Evangelizing the power of vitamins and minerals in our diets and demonizing over-processed food, Adelle Davis became a health food guru for the hippie generation, selling more than 10 million books over several decades.
At the height of her fame in the late 1960s and early 1970s, Davis was one of America’s first food celebrities. In magazine features and on TV shows, she cut a striking figure as the sage Earth mother, with flowing silver hair and daily nude swims in the pool of her California home. But Davis’s background was far from radical. Born in 1904 into an Indiana farm family, Davis studied economics, household science, nutrition and biochemistry. When she started writing books about food and nutrition during the 1930s Depression era, the main health issue on the minds of her readers was whether Americans were getting enough food to eat.
Optimal diet for optimal health
“In the early decades of the 20th century, many new vitamins and minerals were identified and nutritionists were becoming aware of the complexity that could lead to optimum health,” says Catherine Carstairs, an associate professor and chair of the Department of History at the University of Guelph. “Even those who might seemingly have enough to eat — they weren’t visibly losing weight — weren’t seen as eating enough of what was good for them.” Carstairs’ 2012 article, “‘Our sickness Record Is a National Disgrace:’ Adelle Davis, Nutritional Determinism and the Anxious 1970s,” examines how Davis captured the public’s imagination with books like Let’s Eat Right to Keep Fit and Let’s Get Well.
“She recommends this huge breakfast, these daily mid-meals. There was a long list of supplements to take. It was a rather extreme way of eating”
After the Second World War, the mainstream nutrition community became increasingly relaxed about what people should be eating. Weren’t Americans the best-fed people in history? But Davis’s consistent message was that if people ate more “vital” foods, they’d be healthier. She was well into her 50s by the time the hippies came along, advocating for vegetarianism and natural eating. To them, she came across as a cool grandmother who knew science.
‘Eat breakfast like a king’
“If you look at the back-to-the-land movement of that time, some of the young people of the hippie generation had a real attraction to their grandparents because they perceived they had lived a simpler, more basic life the hippies wanted to get back to,” says Carstairs. “When I talk to people casually about how they remember Adelle Davis, some say things like, ‘She totally transformed my eating. I became a vegetarian because of her.’ Which is funny. She believed vigorously in the importance of eating protein and recommended a very meat-heavy diet.”
Davis coined many well-known phrases including, “Eat breakfast like a king, lunch like a prince and dinner like a pauper.” But readers found her compelling, in part, because her books were well-researched and filled with footnotes and citations. “She wasn’t necessarily accurate about everything she wrote, but it was definitely couched in a scientific veneer, full of facts and figures, with evidence she had read the peer-reviewed literature. It appealled to an audience that was increasingly well-educated,” says Carstairs.
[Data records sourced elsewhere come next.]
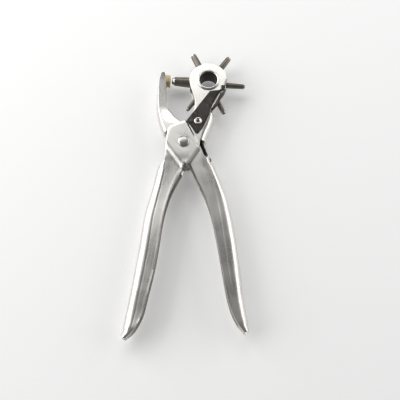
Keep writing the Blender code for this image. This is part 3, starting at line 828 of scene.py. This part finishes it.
def wheel_lever_relief(point, from_left, from_right):
    """The handle's pressed line and lean, and the ring struck round the rivet."""
    line = pressed_line(from_left, from_right, 0.16, 0.12)
    line *= along_handle(point, LEFT_LINE_TOP, LEFT_LINE_END)
    lean = -LEFT_LEAN * from_right * along_handle(point, LEFT_LEAN_TOP, LEFT_LEAN_END)
    radius, reach, depth = STRUCK_RING
    ring = -depth * bell((math.hypot(point.x, point.y) - radius) / reach)
    return line + ring + lean


def anvil_lever_relief(point, from_left, from_right):
    """Dished valley beside the joint that sharpens into the handle's pressed line, and the flats' lean."""
    line = pressed_line(from_right, from_left, 0.14, 0.10)
    line *= along_handle(point, RIGHT_LINE_TOP, RIGHT_LINE_END)
    lean = -RIGHT_LEAN * from_left * along_handle(point, RIGHT_LEAN_TOP, RIGHT_LEAN_END)
    middle, reach, depth = VALLEY
    dish = along_handle(point, VALLEY_TOP, VALLEY_END)
    valley = -depth * bell((from_right - middle) / reach) * dish
    return line + valley + lean + jaw_lean(point, from_left) * beside_pad(point)


def anvil_lever_bend(point, from_left, from_right):
    """The jaw's lean where the jaw is hollow. Beside the pad only its outer face leans."""
    return jaw_lean(point, from_left) * (1 - beside_pad(point))


def jaw_lean(point, from_left):
    return -JAW_LEAN * from_left * eased(point.y, *JAW_LEAN_START)


def beside_pad(point):
    return eased(point.y, *PAD_STRETCH)


def ring_rows():
    """Rows of the head's round end, up to the arc that closes it."""
    rows = []
    for degrees in RING_ROW_ANGLES:
        angle = math.radians(degrees)
        reach = Vector((RING_R * math.cos(angle), RING_R * math.sin(angle)))
        left = (WHEEL.x - reach.x, WHEEL.y + reach.y)
        right = (WHEEL.x + reach.x, WHEEL.y + reach.y)
        rows.append((left, right, 0, 0))
    return tuple(rows)


def ring_cap():
    """The rest of the round end's outline, from the right end of the last row over to its left end."""
    last = RING_ROW_ANGLES[-1]
    points = []
    for degrees in range(last + RING_STEP, 180 - last, RING_STEP):
        angle = math.radians(degrees)
        points.append(Vector((WHEEL.x + RING_R * math.cos(angle), WHEEL.y + RING_R * math.sin(angle))))
    return points


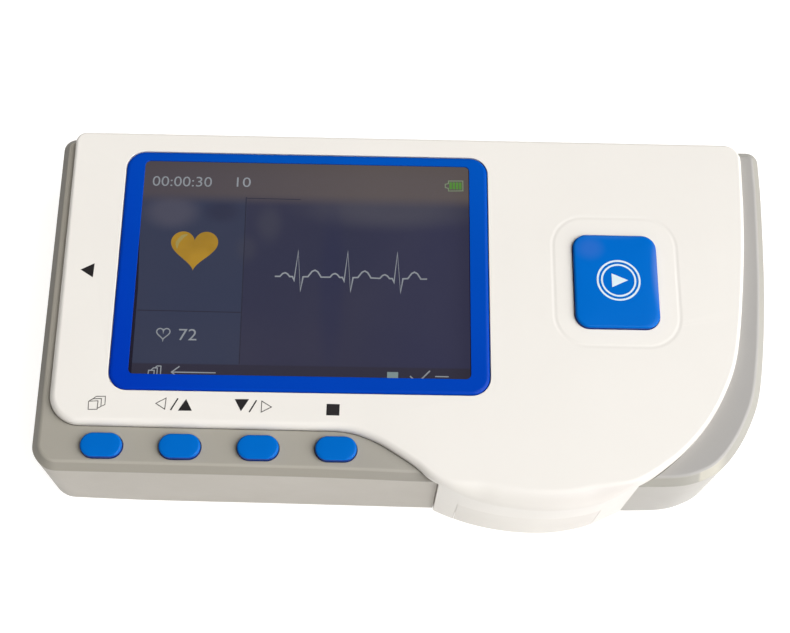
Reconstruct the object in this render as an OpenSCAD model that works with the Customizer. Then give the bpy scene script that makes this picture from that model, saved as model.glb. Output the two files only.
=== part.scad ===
// Hand-held heart monitor: a flat case with a colour screen, five keys,
// three metal touch plates and two AAA cells.
// Millimetres. Drawn about the middle of the screen, then moved so that the
// origin lies under the middle of the whole outline, on the back face.
// +X runs along the case, +Y to its top edge, +Z out of the face.

/* [Case] */
// Thickness from the back to the white face
case_t = 20.5; // [20.5:0.5:24]
// Wall thickness of the grey shells
wall = 1.6; // [1.4:0.1:1.6]
// Thickness of the grey back plate
back_t = 1.8; // [1.7:0.1:2]
// Height of the white face above the grey deck
deck_drop = 1.5; // [1.5:0.1:1.8]
// Width of the bevel around the grey deck
rim_bevel = 1.3; // [0.8:0.1:1.4]
// How far the white belly stands out below the grey case
belly_out = 4.4; // [3.5:0.1:5]
// Wall thickness of the white belly
belly_wall = 2.4; // [2.2:0.1:2.6]
// Width of the rounding around the white face
face_round = 1.2; // [1:0.1:1.8]

/* [Screen] */
// Width of the blue window frame
lens_w = 64; // [62:0.5:66]
// Height of the blue window frame
lens_h = 44.5; // [44:0.5:45]
// Thickness of the clear window
lens_t = 0.9; // [0.8:0.1:1]
// Width of the clear opening
view_w = 57.6; // [55:0.2:58]
// Height of the clear opening
view_h = 40; // [38:0.2:40.4]
// How far the clear opening sits above the middle of its frame
view_up = 0.5; // [0:0.1:0.6]
// Depth of the display surface below the white face
screen_sink = 3.3; // [3.1:0.1:3.6]

/* [Keys] */
// Distance between the small oval keys
key_pitch = 12.9; // [12:0.05:13]
// Width of a small oval key
key_w = 7.1; // [6.4:0.1:7.4]
// Height of a small oval key
key_h = 4.2; // [3.8:0.1:4.4]
// Height of a small key above the deck
key_rise = 1.1; // [0.6:0.1:1.4]
// Width of the start key
start_w = 14.6; // [13:0.1:15]
// Height of the start key
start_h = 17.4; // [16:0.1:17.6]
// Height of the start key above the white face
start_rise = 0.8; // [0.5:0.1:1.2]
// Travel of every key
key_travel = 0.6; // [0.3:0.1:0.6]

/* [Power] */
// Diameter of a cell
cell_d = 10.4; // [10:0.1:10.5]
// Length of a cell with its nub
cell_l = 44.5; // [44:0.1:44.6]

/* [Fasteners] */
// Shank diameter of the case screws
screw_d = 2; // [1.8:0.1:2.2]
// Shank diameter of the board screws
small_d = 1.6; // [1.4:0.1:1.8]

/* [Hidden] */
$fn = 48;
e = 0.02;

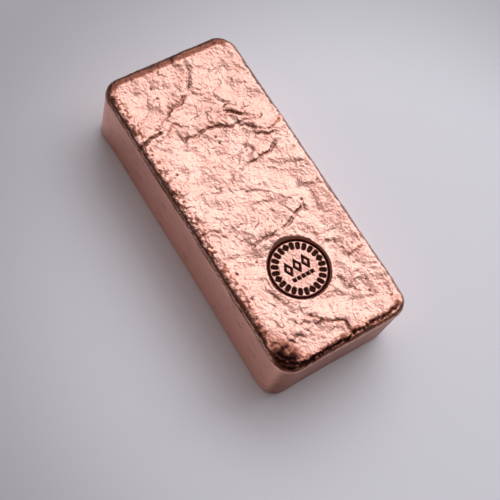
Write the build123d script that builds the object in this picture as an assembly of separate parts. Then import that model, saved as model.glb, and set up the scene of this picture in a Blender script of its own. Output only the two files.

Controversies hurt Davis’s reputation
Davis adapted several of her positions over time. After advocating the use of food colouring in an early book, she disavowed it as unhealthy by the time a later paperback came out. Following her recipes and food preparation advice was time-consuming and often expensive.
“For her daily diet, she recommends this huge breakfast, these daily mid-meals. There was a long list of supplements to take. It was a rather extreme way of eating,” says Carstairs.
Early estimates of optimal doses of vitamins and minerals were very high. A number of medical professionals claimed that people had gotten sick by taking the extreme amounts of supplements recommended by Davis. This hurt her reputation. Her promotion of raw milk remains controversial to this day.
Davis died in 1974, and by the 1980s, had fallen out of fashion. But threads of her theories live on our multifaceted worries about what we’re eating, including current angst over pesticides, over-processed food and excess sugar.
“Access to food, if you’re a middle- or upper-class Canadian, is better than it’s ever been and yet we’re far more worried about what’s in our food than ever before,” says Carstairs. “Food celebrities like Adelle Davis pick up on the parts of science that support their argument. But we probably need to be skeptical about the way they’re representing what the science is saying.”